• [WRITTEN INSTRUCTION]: Transcribe only the lines of the listing below from the one holding "(0, case_y, case_z))" through the one holding "imported = [obj", inclusive, without any change.
┌────────
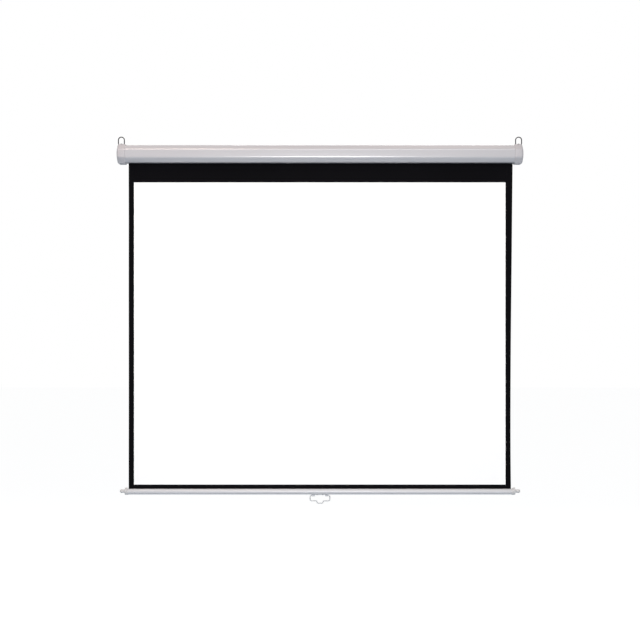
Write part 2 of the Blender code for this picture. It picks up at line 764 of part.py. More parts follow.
def add_idle_end():
    """Right end plug with its pin, which turns in a bush in the right bracket."""
    profile = [
        (roller_radius, plug_face),
        (roller_radius, roller_half + FIT),
        (plug_radius, roller_half + FIT),
        (plug_radius, roller_half - PLUG_DEPTH),
    ]
    plug = turned("idle_plug", profile, bore=shaft_radius + FIT)
    place(plug, black_plastic, roller_axis, rotation=ALONG_RIGHT)
    collar_base = plug_face + FIT
    pin_profile = [
        (shaft_radius, shaft_end),
        (shaft_radius, collar_base + IDLE_PIN_COLLAR),
        (shaft_radius + BUSH_WALL, collar_base + IDLE_PIN_COLLAR),
        (shaft_radius + BUSH_WALL, collar_base),
        (shaft_radius, collar_base),
        (shaft_radius, roller_half - PLUG_DEPTH),
    ]
    pin = turned("idle_pin", pin_profile, steps=ROUND_STEPS)
    place(pin, zinc_steel, roller_axis, rotation=ALONG_RIGHT)
    bush_radius = shaft_radius + FIT + BUSH_WALL
    flange_top = bracket_face - FIT
    bush_profile = [
        (bush_radius, shaft_end),
        (bush_radius, flange_top),
        (bush_radius + BUSH_FLANGE_WIDTH, flange_top),
        (bush_radius + BUSH_FLANGE_WIDTH, flange_top - BUSH_FLANGE),
    ]
    bush = turned("idle_bush", bush_profile, bore=shaft_radius + FIT)
    place(bush, white_nylon, roller_line, rotation=ALONG_RIGHT)
    bush_hole = rod("bush_hole", bush_radius + FIT, cap_wall_face, bracket_face - OVERCUT, ROUND_STEPS)
    right_bracket = bpy.data.objects["roller_bracket_right"]
    boolean(right_bracket, place_cutter(bush_hole, roller_line, rotation=ALONG_RIGHT), "DIFFERENCE")


def add_roller():
    tube_profile = [(roller_radius, roller_half), (roller_radius, -roller_half)]
    tube = turned("roller_tube", tube_profile, bore=bore_radius)
    place(tube, bare_steel, roller_axis, rotation=ALONG_RIGHT)
    inner_end = add_lock_head()
    coil_end = add_torsion_spring(inner_end - FIT - SPRING_WIRE / 2)
    collar_face = coil_end - SPRING_WIRE / 2 - FIT
    add_spring_collar(collar_face)
    bearing_top = shaft_end - SHAFT_LENGTH + BEARING_LENGTH + BEARING_INSET
    bearing_profile = [(plug_radius, bearing_top), (plug_radius, bearing_top - BEARING_LENGTH)]
    bearing = turned("shaft_bearing", bearing_profile, bore=shaft_radius + FIT)
    place(bearing, white_nylon, roller_axis, rotation=ALONG_LEFT)


def add_cloth():
    """The turns left on the roller, and the sheet from the roller down into the bottom bar."""
    half_cloth = CLOTH_THICKNESS / 2
    wrap_steps = round(ROUND_STEPS * WRAP_TURNS)
    outside = []
    inside = []
    for step in range(wrap_steps + 1):
        share = step / wrap_steps
        turn = 2 * math.pi * WRAP_TURNS * share
        radius = cloth_radius - wrap_pitch * WRAP_TURNS * share
        outside.append(((radius + half_cloth) * math.cos(turn), (radius + half_cloth) * math.sin(turn)))
        inside.append(((radius - half_cloth) * math.cos(turn), (radius - half_cloth) * math.sin(turn)))
    wraps = section("cloth_wraps", [outside + inside[::-1]], cloth_half)
    place(wraps, screen_fabric, roller_axis, rotation=SECTION_TURN)
    rod_top = bar_bore - FIT
    sheet = box(
        "screen_cloth",
        (-cloth_half, -half_cloth, rod_top + FIT),
        (cloth_half, half_cloth, bar_drop - FIT),
    )
    place(sheet, screen_fabric, screen_bar)
    hem_half = bar_half - BARREL_DEPTH - FIT
    hem = rod("hem_rod", ROD_DIAMETER / 2, hem_half, -hem_half)
    place(hem, spring_steel, screen_bar, (0, 0, rod_top - ROD_DIAMETER / 2), ALONG_RIGHT)


def add_bottom_bar():
    opening = math.asin(BAR_SLOT / 2 / bar_radius)
    inner_opening = math.asin(BAR_SLOT / 2 / bar_bore)
    top = math.pi / 2
    outline = arc(bar_radius, top + opening, top + 2 * math.pi - opening, ROUND_STEPS)
    outline += arc(bar_bore, top + 2 * math.pi - inner_opening, top + inner_opening, ROUND_STEPS)
    bar = as_mesh(section("bottom_bar", [outline], bar_half))
    place(bar, painted_bar, screen_bar, rotation=SECTION_TURN)
    return bar


def add_bar_plug(side_name, side):
    """Flange and round stub, set a little above the bar's axis, joined to a barrel inside the bar."""
    turn = ALONG_RIGHT if side > 0 else ALONG_LEFT
    flange_base = bar_half + FIT
    flange_top = flange_base + FLANGE_THICKNESS
    stub_top = flange_top + STUB_LENGTH
    ball = STUB_BALL / 2
    neck = STUB_NECK / 2
    crown = arc(ball, math.pi / 2, 0, STUB_BALL_STEPS, centre=(0, stub_top - ball))[1:]
    profile = [
        *crown,
        (ball, stub_top - ball - STUB_BALL_SIDE * ball),
        (neck, stub_top - 2 * ball),
        (neck, flange_top),
        (FLANGE_DIAMETER / 2 - FLANGE_EDGE, flange_top),
        (FLANGE_DIAMETER / 2, flange_top - FLANGE_EDGE),
        (FLANGE_DIAMETER / 2, flange_base + FLANGE_EDGE),
        (FLANGE_DIAMETER / 2 - FLANGE_EDGE, flange_base),
    ]
    plug = turned(f"bar_plug_{side_name}", profile)
    place(plug, plug_plastic, screen_bar, (0, 0, STUB_LIFT), turn)
    cup_inner = bar_radius + FIT
    cup_outer = cup_inner + CUP_WALL
    overlap_top = flange_base + FLANGE_THICKNESS / 2
    barrel_profile = [
        (cup_outer, overlap_top),
        (cup_outer, bar_half - CUP_DEPTH),
        (cup_inner, bar_half - CUP_DEPTH),
        (cup_inner, flange_base),
        (bar_bore - FIT, flange_base),
        (bar_bore - FIT, bar_half - BARREL_DEPTH),
    ]
    barrel = turned(f"plug_barrel_{side_name}", barrel_profile)
    boolean(plug, place_cutter(barrel, screen_bar, rotation=turn), "UNION")


def add_handle_bracket(bar):
    """A strip bent to the bar's underside, with two knuckles for the handle's ends."""
    inner = bar_radius + FIT
    outer = inner + SADDLE_STEEL
    first = -math.pi / 2 - SADDLE_SPREAD / 2
    last = -math.pi / 2 + SADDLE_SPREAD / 2
    strip = arc(inner, first, last, ROUND_STEPS // 2) + arc(outer, last, first, ROUND_STEPS // 2)
    bracket = as_mesh(section("handle_bracket", [strip], SADDLE_LENGTH / 2))
    place(bracket, painted_bar, screen_bar, rotation=SECTION_TURN)
    for side_name, side in SIDES:
        middle = side * knuckle_x
        top = middle + KNUCKLE_LENGTH / 2
        bottom = middle - KNUCKLE_LENGTH / 2
        knuckle = rod(f"knuckle_{side_name}", KNUCKLE_DIAMETER / 2, top, bottom)
        boolean(bracket, place_cutter(knuckle, handle_line, rotation=ALONG_RIGHT), "UNION", "MANIFOLD")
    for side_name, side in SIDES:
        middle = side * knuckle_x
        top = middle + KNUCKLE_LENGTH / 2 + OVERCUT
        bottom = middle - KNUCKLE_LENGTH / 2 - OVERCUT
        bore = rod(f"knuckle_bore_{side_name}", HANDLE_WIRE / 2 + FIT, top, bottom)
        boolean(bracket, place_cutter(bore, handle_line, rotation=ALONG_RIGHT), "DIFFERENCE", "MANIFOLD")
    for side_name, side in SIDES:
        location = (side * HANDLE_SCREW_SPAN / 2, 0, 0)
        head_base = outer + FIT
        hole = rod(f"handle_screw_hole_{side_name}", screw_hole, head_base + OVERCUT, bar_bore - OVERCUT)
        place_cutter(hole, screen_bar, location, DOWNWARD)
        boolean(bracket, hole, "DIFFERENCE", "MANIFOLD")
        boolean(bar, hole, "DIFFERENCE")
        screw = pan_screw(f"handle_screw_{side_name}", SHORT_SCREW_LENGTH, head_base)
        place(screw, zinc_steel, screen_bar, location, DOWNWARD)


def add_pull_handle():
    """One bent wire; its ends lie in the knuckles, on the hinge axis through its origin."""
    half = HANDLE_WIDTH / 2
    waist = HANDLE_WAIST / 2
    grip = HANDLE_GRIP / 2
    wire_end = knuckle_x - KNUCKLE_LENGTH / 2
    left = [
        (-wire_end, 0, 0),
        (-half, 0, 0),
        (-half, 0, -HANDLE_SHOULDER),
        (-waist, 0, -HANDLE_SHOULDER),
        (-grip, 0, -HANDLE_DEPTH),
    ]
    right = [(-x, y, z) for x, y, z in reversed(left)]
    radii = [0, HANDLE_CORNER, HANDLE_CORNER, HANDLE_BEND, HANDLE_BEND]
    path = filleted(left + right, radii + radii[::-1], False)
    handle = wire("pull_handle", path, HANDLE_WIRE / 2)
    place(handle, handle_wire, handle_line)


clear_scene()
parts = make_collection("pull_down_projector_screen")
cutters = make_collection("cutters")

painted_steel = make_material("painted_steel", (0.62, 0.61, 0.63), 0.42, 0.0)
cap_plastic = make_material("cap_plastic", (0.58, 0.56, 0.58), 0.45, 0.0)
painted_bar = make_material("painted_bar", (0.72, 0.72, 0.75), 0.4, 0.0)
plug_plastic = make_material("plug_plastic", (0.6, 0.6, 0.6), 0.5, 0.0)
handle_wire = make_material("handle_wire", (0.62, 0.62, 0.63), 0.4, 0.2)
dark_zinc = make_material("dark_zinc", (0.13, 0.13, 0.13), 0.4, 0.8)
zinc_steel = make_material("zinc_steel", (0.55, 0.55, 0.56), 0.35, 0.9)
bare_steel = make_material("bare_steel", (0.5, 0.5, 0.5), 0.45, 0.9)
spring_steel = make_material("spring_steel", (0.3, 0.3, 0.31), 0.4, 0.9)
black_plastic = make_material("black_plastic", (0.02, 0.02, 0.022), 0.5, 0.0)
white_nylon = make_material("white_nylon", (0.8, 0.8, 0.77), 0.5, 0.0)
screen_fabric = make_material("screen_fabric", (0.9, 0.9, 0.9), 0.85, 0.0)

housing = add_empty("housing", (0, case_y, case_z))
roller_line = add_empty("roller_line", (0, ROLLER_SETBACK, 0), housing)
roller_axis = add_empty("roller_axis", (0, case_y + ROLLER_SETBACK, case_z))
screen_bar = add_empty("screen_bar", (0, case_y + cloth_y, case_z - bar_drop))
handle_line = add_empty("handle_axis", (0, 0, -PIVOT_DROP), screen_bar)

add_casing()
for side_name, side in SIDES:
    add_end_cap(side_name, side)
    add_bracket(side_name, side)
    add_hanging_ring(side_name, side)
    add_ring_clip(side_name, side)
    add_bar_plug(side_name, side)
add_spring_shaft()
add_ratchet_hub()
add_roller()
add_lock_pawl()
add_idle_end()
add_cloth()
add_handle_bracket(add_bottom_bar())
add_pull_handle()
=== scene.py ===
"""Looks of a pull down projector screen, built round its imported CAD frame.

Metres, +Z up. X runs along the casing, the viewer stands at -Y and the wall is at +Y.
"""

import math

import bmesh
import bpy
from bpy.props import FloatProperty, FloatVectorProperty, IntProperty, PointerProperty
from mathutils import Matrix, Vector


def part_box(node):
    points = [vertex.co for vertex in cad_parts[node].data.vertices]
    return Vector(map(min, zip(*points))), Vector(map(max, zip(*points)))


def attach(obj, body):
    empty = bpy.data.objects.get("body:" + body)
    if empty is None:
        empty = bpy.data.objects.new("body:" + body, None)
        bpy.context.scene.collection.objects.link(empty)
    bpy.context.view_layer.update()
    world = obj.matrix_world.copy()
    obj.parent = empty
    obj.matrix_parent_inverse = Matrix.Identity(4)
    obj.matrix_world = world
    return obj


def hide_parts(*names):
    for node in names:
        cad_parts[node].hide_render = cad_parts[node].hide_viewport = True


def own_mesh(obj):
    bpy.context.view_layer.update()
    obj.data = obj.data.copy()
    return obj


bl_info = {
    "name": "Pull Down Projector Screen",
    "version": (1, 0, 0),
    "blender": (4, 5, 0),
    "location": "View3D > Sidebar > Screen",
    "description": "Builds the visible pieces of a pull down projector screen round its CAD frame",
    "category": "Add Mesh",
}

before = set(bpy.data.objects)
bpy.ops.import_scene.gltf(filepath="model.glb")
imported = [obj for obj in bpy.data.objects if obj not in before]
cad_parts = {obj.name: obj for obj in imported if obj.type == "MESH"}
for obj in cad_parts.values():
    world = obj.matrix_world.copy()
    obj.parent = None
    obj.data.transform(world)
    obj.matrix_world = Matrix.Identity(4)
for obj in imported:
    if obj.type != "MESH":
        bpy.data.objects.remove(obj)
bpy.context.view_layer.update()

SIDES = (("left", -1), ("right", 1))
ROWS = ("lower", "upper")
QUARTER_TURN = math.pi / 2
HALF_TURN = math.pi
FULL_TURN = 2 * math.pi
OCTAGON = 8
HALF_SIDE = math.pi / OCTAGON

# Points closer than the first become one; touching pieces keep the second, as in the CAD.
MERGE = 0.000005
CLEARANCE = 0.0003

# Faces along a bend, and round a large and a small turned shape.
BEND_STEPS = 8
ROUND = 64
SMALL_ROUND = 40

# Turns that carry a shape drawn along +Z to where its axis lies.
TO_RIGHT = Matrix.Rotation(QUARTER_TURN, 4, "Y")
TO_LEFT = Matrix.Rotation(-QUARTER_TURN, 4, "Y")
TO_REAR = Matrix.Rotation(-QUARTER_TURN, 4, "X")
TO_FLOOR = Matrix.Rotation(HALF_TURN, 4, "X")

# Which way a screw's head faces: the axis, the side of it, and the turn from +Z.
HEADS = {"rear": (1, 1, TO_REAR), "up": (2, 1, Matrix.Identity(4)), "down": (2, -1, TO_FLOOR)}


# The settings: the sizes, powers and colours that a user would change.


def metres(name, description, default):
    return FloatProperty(name=name, description=description, default=default, unit="LENGTH")


def watts(name, description, default):
    return FloatProperty(name=name, description=description, default=default, unit="POWER")


def tint(name, description, default):
    return FloatVectorProperty(
        name=name, description=description, default=default, subtype="COLOR", min=0, max=1
    )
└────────
• [SOLUTION FOR THIS EXERCISE]:
housing = add_empty("housing", (0, case_y, case_z))
roller_line = add_empty("roller_line", (0, ROLLER_SETBACK, 0), housing)
roller_axis = add_empty("roller_axis", (0, case_y + ROLLER_SETBACK, case_z))
screen_bar = add_empty("screen_bar", (0, case_y + cloth_y, case_z - bar_drop))
handle_line = add_empty("handle_axis", (0, 0, -PIVOT_DROP), screen_bar)

add_casing()
for side_name, side in SIDES:
    add_end_cap(side_name, side)
    add_bracket(side_name, side)
    add_hanging_ring(side_name, side)
    add_ring_clip(side_name, side)
    add_bar_plug(side_name, side)
add_spring_shaft()
add_ratchet_hub()
add_roller()
add_lock_pawl()
add_idle_end()
add_cloth()
add_handle_bracket(add_bottom_bar())
add_pull_handle()
=== scene.py ===
"""Looks of a pull down projector screen, built round its imported CAD frame.

Metres, +Z up. X runs along the casing, the viewer stands at -Y and the wall is at +Y.
"""

import math

import bmesh
import bpy
from bpy.props import FloatProperty, FloatVectorProperty, IntProperty, PointerProperty
from mathutils import Matrix, Vector


def part_box(node):
    points = [vertex.co for vertex in cad_parts[node].data.vertices]
    return Vector(map(min, zip(*points))), Vector(map(max, zip(*points)))


def attach(obj, body):
    empty = bpy.data.objects.get("body:" + body)
    if empty is None:
        empty = bpy.data.objects.new("body:" + body, None)
        bpy.context.scene.collection.objects.link(empty)
    bpy.context.view_layer.update()
    world = obj.matrix_world.copy()
    obj.parent = empty
    obj.matrix_parent_inverse = Matrix.Identity(4)
    obj.matrix_world = world
    return obj


def hide_parts(*names):
    for node in names:
        cad_parts[node].hide_render = cad_parts[node].hide_viewport = True


def own_mesh(obj):
    bpy.context.view_layer.update()
    obj.data = obj.data.copy()
    return obj


bl_info = {
    "name": "Pull Down Projector Screen",
    "version": (1, 0, 0),
    "blender": (4, 5, 0),
    "location": "View3D > Sidebar > Screen",
    "description": "Builds the visible pieces of a pull down projector screen round its CAD frame",
    "category": "Add Mesh",
}

before = set(bpy.data.objects)
bpy.ops.import_scene.gltf(filepath="model.glb")
imported = [obj for obj in bpy.data.objects if obj not in before]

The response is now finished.